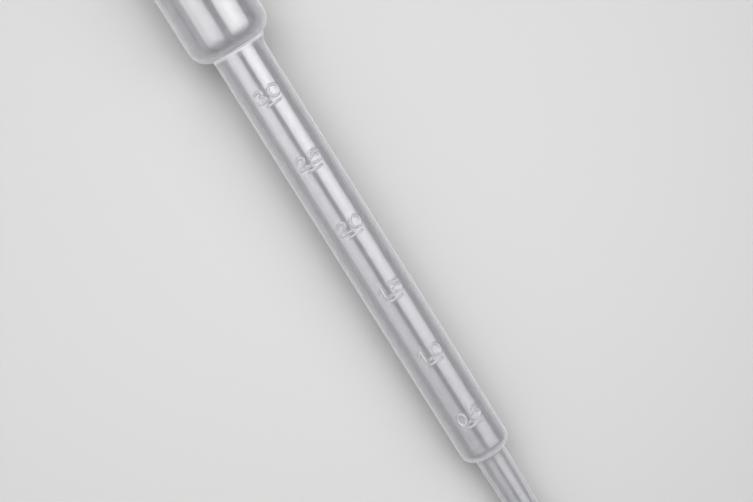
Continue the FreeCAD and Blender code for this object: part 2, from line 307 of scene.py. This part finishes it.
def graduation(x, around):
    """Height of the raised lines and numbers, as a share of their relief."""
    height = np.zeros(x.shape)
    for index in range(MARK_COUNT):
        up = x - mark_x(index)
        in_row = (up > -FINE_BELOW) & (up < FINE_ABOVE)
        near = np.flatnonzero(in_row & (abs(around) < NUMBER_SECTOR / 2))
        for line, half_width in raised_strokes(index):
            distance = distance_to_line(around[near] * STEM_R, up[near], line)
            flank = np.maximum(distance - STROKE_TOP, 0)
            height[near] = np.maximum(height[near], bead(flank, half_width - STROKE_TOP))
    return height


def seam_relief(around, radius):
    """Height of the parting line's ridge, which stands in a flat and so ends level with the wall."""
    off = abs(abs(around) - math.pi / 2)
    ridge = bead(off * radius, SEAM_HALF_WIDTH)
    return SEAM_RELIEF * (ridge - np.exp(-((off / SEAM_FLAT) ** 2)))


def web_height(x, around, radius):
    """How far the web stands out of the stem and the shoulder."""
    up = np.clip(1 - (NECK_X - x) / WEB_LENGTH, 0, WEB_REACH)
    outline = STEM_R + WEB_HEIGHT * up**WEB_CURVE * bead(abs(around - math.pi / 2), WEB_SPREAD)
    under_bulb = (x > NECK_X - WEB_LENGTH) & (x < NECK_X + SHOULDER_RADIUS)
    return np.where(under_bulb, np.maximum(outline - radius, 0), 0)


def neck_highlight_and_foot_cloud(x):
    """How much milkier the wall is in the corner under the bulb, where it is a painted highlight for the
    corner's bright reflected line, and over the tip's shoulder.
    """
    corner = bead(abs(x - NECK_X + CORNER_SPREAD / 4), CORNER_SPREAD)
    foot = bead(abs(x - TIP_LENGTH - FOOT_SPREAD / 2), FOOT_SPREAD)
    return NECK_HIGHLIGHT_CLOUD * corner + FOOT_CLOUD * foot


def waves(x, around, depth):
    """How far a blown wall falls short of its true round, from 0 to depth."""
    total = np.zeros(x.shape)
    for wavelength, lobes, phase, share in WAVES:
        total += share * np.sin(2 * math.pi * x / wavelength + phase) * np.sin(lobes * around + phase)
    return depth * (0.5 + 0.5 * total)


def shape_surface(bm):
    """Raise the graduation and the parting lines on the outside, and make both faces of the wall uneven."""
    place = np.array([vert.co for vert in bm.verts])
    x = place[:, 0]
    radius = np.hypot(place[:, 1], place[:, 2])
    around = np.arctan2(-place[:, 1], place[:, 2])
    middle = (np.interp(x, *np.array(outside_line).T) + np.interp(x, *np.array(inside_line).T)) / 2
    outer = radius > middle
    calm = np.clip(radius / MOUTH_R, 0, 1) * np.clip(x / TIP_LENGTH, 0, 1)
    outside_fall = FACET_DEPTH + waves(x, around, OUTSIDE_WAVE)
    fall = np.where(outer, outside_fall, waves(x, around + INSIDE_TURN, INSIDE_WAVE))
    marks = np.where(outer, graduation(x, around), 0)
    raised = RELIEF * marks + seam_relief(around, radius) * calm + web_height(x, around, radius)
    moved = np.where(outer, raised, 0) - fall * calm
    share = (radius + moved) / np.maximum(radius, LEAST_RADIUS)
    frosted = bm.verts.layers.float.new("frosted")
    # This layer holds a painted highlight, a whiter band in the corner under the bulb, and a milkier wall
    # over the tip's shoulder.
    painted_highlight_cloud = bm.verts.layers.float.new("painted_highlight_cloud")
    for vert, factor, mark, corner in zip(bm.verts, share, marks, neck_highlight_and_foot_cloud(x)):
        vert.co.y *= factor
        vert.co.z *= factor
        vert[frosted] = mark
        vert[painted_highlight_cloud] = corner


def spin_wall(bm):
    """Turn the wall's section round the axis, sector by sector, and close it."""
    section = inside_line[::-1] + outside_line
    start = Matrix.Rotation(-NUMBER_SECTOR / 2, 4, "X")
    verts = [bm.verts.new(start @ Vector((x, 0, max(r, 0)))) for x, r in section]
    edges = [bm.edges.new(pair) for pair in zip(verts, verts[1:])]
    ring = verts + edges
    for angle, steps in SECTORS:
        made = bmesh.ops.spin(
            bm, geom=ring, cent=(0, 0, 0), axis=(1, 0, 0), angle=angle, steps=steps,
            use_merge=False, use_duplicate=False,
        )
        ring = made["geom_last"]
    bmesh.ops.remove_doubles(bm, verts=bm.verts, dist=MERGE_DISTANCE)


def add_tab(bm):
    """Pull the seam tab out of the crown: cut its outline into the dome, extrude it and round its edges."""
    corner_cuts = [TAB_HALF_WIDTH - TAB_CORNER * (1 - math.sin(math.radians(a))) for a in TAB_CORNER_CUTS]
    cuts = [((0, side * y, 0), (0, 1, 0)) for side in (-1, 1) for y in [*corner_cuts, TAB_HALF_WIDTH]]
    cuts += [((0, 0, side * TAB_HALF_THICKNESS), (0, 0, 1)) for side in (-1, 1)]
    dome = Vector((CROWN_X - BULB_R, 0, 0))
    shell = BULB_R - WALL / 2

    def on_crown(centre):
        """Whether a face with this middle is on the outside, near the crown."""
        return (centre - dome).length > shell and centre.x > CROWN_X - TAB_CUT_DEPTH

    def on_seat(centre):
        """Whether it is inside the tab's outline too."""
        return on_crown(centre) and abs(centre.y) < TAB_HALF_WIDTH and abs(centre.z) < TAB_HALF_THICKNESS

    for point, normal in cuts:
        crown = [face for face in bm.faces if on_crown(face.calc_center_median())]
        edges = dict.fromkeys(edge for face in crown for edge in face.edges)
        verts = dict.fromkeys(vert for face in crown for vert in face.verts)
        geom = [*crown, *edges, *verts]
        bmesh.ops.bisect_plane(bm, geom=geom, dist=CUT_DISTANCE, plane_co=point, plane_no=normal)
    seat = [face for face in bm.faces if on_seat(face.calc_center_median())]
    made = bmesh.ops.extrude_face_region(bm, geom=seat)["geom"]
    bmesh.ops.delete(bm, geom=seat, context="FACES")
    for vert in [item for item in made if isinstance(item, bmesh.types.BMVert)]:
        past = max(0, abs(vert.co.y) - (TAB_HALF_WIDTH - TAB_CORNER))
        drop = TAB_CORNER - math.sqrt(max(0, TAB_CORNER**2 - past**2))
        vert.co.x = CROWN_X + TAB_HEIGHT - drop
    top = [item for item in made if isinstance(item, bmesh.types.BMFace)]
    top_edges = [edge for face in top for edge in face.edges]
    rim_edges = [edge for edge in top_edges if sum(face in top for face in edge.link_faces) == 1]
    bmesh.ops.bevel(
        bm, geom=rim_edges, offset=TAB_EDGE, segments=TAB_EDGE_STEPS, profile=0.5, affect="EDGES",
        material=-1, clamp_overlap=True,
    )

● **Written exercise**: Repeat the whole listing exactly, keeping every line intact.

● **Reply to the exercise**:
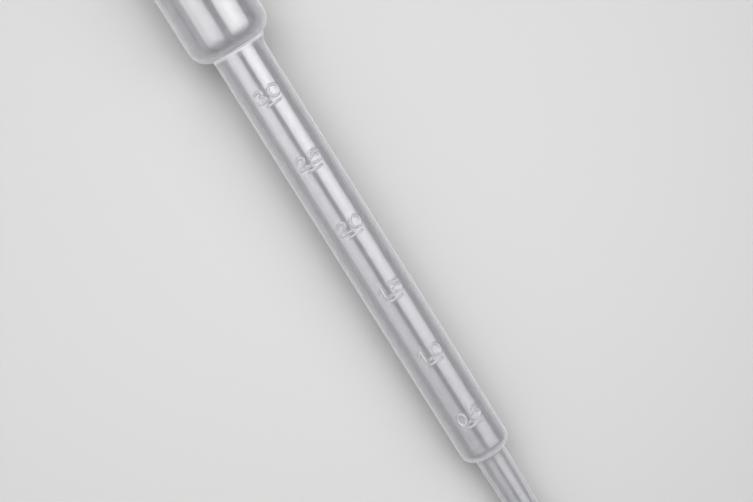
Continue the FreeCAD and Blender code for this object: part 2, from line 307 of scene.py. This part finishes it.
def graduation(x, around):
    """Height of the raised lines and numbers, as a share of their relief."""
    height = np.zeros(x.shape)
    for index in range(MARK_COUNT):
        up = x - mark_x(index)
        in_row = (up > -FINE_BELOW) & (up < FINE_ABOVE)
        near = np.flatnonzero(in_row & (abs(around) < NUMBER_SECTOR / 2))
        for line, half_width in raised_strokes(index):
            distance = distance_to_line(around[near] * STEM_R, up[near], line)
            flank = np.maximum(distance - STROKE_TOP, 0)
            height[near] = np.maximum(height[near], bead(flank, half_width - STROKE_TOP))
    return height


def seam_relief(around, radius):
    """Height of the parting line's ridge, which stands in a flat and so ends level with the wall."""
    off = abs(abs(around) - math.pi / 2)
    ridge = bead(off * radius, SEAM_HALF_WIDTH)
    return SEAM_RELIEF * (ridge - np.exp(-((off / SEAM_FLAT) ** 2)))


def web_height(x, around, radius):
    """How far the web stands out of the stem and the shoulder."""
    up = np.clip(1 - (NECK_X - x) / WEB_LENGTH, 0, WEB_REACH)
    outline = STEM_R + WEB_HEIGHT * up**WEB_CURVE * bead(abs(around - math.pi / 2), WEB_SPREAD)
    under_bulb = (x > NECK_X - WEB_LENGTH) & (x < NECK_X + SHOULDER_RADIUS)
    return np.where(under_bulb, np.maximum(outline - radius, 0), 0)


def neck_highlight_and_foot_cloud(x):
    """How much milkier the wall is in the corner under the bulb, where it is a painted highlight for the
    corner's bright reflected line, and over the tip's shoulder.
    """
    corner = bead(abs(x - NECK_X + CORNER_SPREAD / 4), CORNER_SPREAD)
    foot = bead(abs(x - TIP_LENGTH - FOOT_SPREAD / 2), FOOT_SPREAD)
    return NECK_HIGHLIGHT_CLOUD * corner + FOOT_CLOUD * foot


def waves(x, around, depth):
    """How far a blown wall falls short of its true round, from 0 to depth."""
    total = np.zeros(x.shape)
    for wavelength, lobes, phase, share in WAVES:
        total += share * np.sin(2 * math.pi * x / wavelength + phase) * np.sin(lobes * around + phase)
    return depth * (0.5 + 0.5 * total)


def shape_surface(bm):
    """Raise the graduation and the parting lines on the outside, and make both faces of the wall uneven."""
    place = np.array([vert.co for vert in bm.verts])
    x = place[:, 0]
    radius = np.hypot(place[:, 1], place[:, 2])
    around = np.arctan2(-place[:, 1], place[:, 2])
    middle = (np.interp(x, *np.array(outside_line).T) + np.interp(x, *np.array(inside_line).T)) / 2
    outer = radius > middle
    calm = np.clip(radius / MOUTH_R, 0, 1) * np.clip(x / TIP_LENGTH, 0, 1)
    outside_fall = FACET_DEPTH + waves(x, around, OUTSIDE_WAVE)
    fall = np.where(outer, outside_fall, waves(x, around + INSIDE_TURN, INSIDE_WAVE))
    marks = np.where(outer, graduation(x, around), 0)
    raised = RELIEF * marks + seam_relief(around, radius) * calm + web_height(x, around, radius)
    moved = np.where(outer, raised, 0) - fall * calm
    share = (radius + moved) / np.maximum(radius, LEAST_RADIUS)
    frosted = bm.verts.layers.float.new("frosted")
    # This layer holds a painted highlight, a whiter band in the corner under the bulb, and a milkier wall
    # over the tip's shoulder.
    painted_highlight_cloud = bm.verts.layers.float.new("painted_highlight_cloud")
    for vert, factor, mark, corner in zip(bm.verts, share, marks, neck_highlight_and_foot_cloud(x)):
        vert.co.y *= factor
        vert.co.z *= factor
        vert[frosted] = mark
        vert[painted_highlight_cloud] = corner


def spin_wall(bm):
    """Turn the wall's section round the axis, sector by sector, and close it."""
    section = inside_line[::-1] + outside_line
    start = Matrix.Rotation(-NUMBER_SECTOR / 2, 4, "X")
    verts = [bm.verts.new(start @ Vector((x, 0, max(r, 0)))) for x, r in section]
    edges = [bm.edges.new(pair) for pair in zip(verts, verts[1:])]
    ring = verts + edges
    for angle, steps in SECTORS:
        made = bmesh.ops.spin(
            bm, geom=ring, cent=(0, 0, 0), axis=(1, 0, 0), angle=angle, steps=steps,
            use_merge=False, use_duplicate=False,
        )
        ring = made["geom_last"]
    bmesh.ops.remove_doubles(bm, verts=bm.verts, dist=MERGE_DISTANCE)


def add_tab(bm):
    """Pull the seam tab out of the crown: cut its outline into the dome, extrude it and round its edges."""
    corner_cuts = [TAB_HALF_WIDTH - TAB_CORNER * (1 - math.sin(math.radians(a))) for a in TAB_CORNER_CUTS]
    cuts = [((0, side * y, 0), (0, 1, 0)) for side in (-1, 1) for y in [*corner_cuts, TAB_HALF_WIDTH]]
    cuts += [((0, 0, side * TAB_HALF_THICKNESS), (0, 0, 1)) for side in (-1, 1)]
    dome = Vector((CROWN_X - BULB_R, 0, 0))
    shell = BULB_R - WALL / 2

    def on_crown(centre):
        """Whether a face with this middle is on the outside, near the crown."""
        return (centre - dome).length > shell and centre.x > CROWN_X - TAB_CUT_DEPTH

    def on_seat(centre):
        """Whether it is inside the tab's outline too."""
        return on_crown(centre) and abs(centre.y) < TAB_HALF_WIDTH and abs(centre.z) < TAB_HALF_THICKNESS

    for point, normal in cuts:
        crown = [face for face in bm.faces if on_crown(face.calc_center_median())]
        edges = dict.fromkeys(edge for face in crown for edge in face.edges)
        verts = dict.fromkeys(vert for face in crown for vert in face.verts)
        geom = [*crown, *edges, *verts]
        bmesh.ops.bisect_plane(bm, geom=geom, dist=CUT_DISTANCE, plane_co=point, plane_no=normal)
    seat = [face for face in bm.faces if on_seat(face.calc_center_median())]
    made = bmesh.ops.extrude_face_region(bm, geom=seat)["geom"]
    bmesh.ops.delete(bm, geom=seat, context="FACES")
    for vert in [item for item in made if isinstance(item, bmesh.types.BMVert)]:
        past = max(0, abs(vert.co.y) - (TAB_HALF_WIDTH - TAB_CORNER))
        drop = TAB_CORNER - math.sqrt(max(0, TAB_CORNER**2 - past**2))
        vert.co.x = CROWN_X + TAB_HEIGHT - drop
    top = [item for item in made if isinstance(item, bmesh.types.BMFace)]
    top_edges = [edge for face in top for edge in face.edges]
    rim_edges = [edge for edge in top_edges if sum(face in top for face in edge.link_faces) == 1]
    bmesh.ops.bevel(
        bm, geom=rim_edges, offset=TAB_EDGE, segments=TAB_EDGE_STEPS, profile=0.5, affect="EDGES",
        material=-1, clamp_overlap=True,
    )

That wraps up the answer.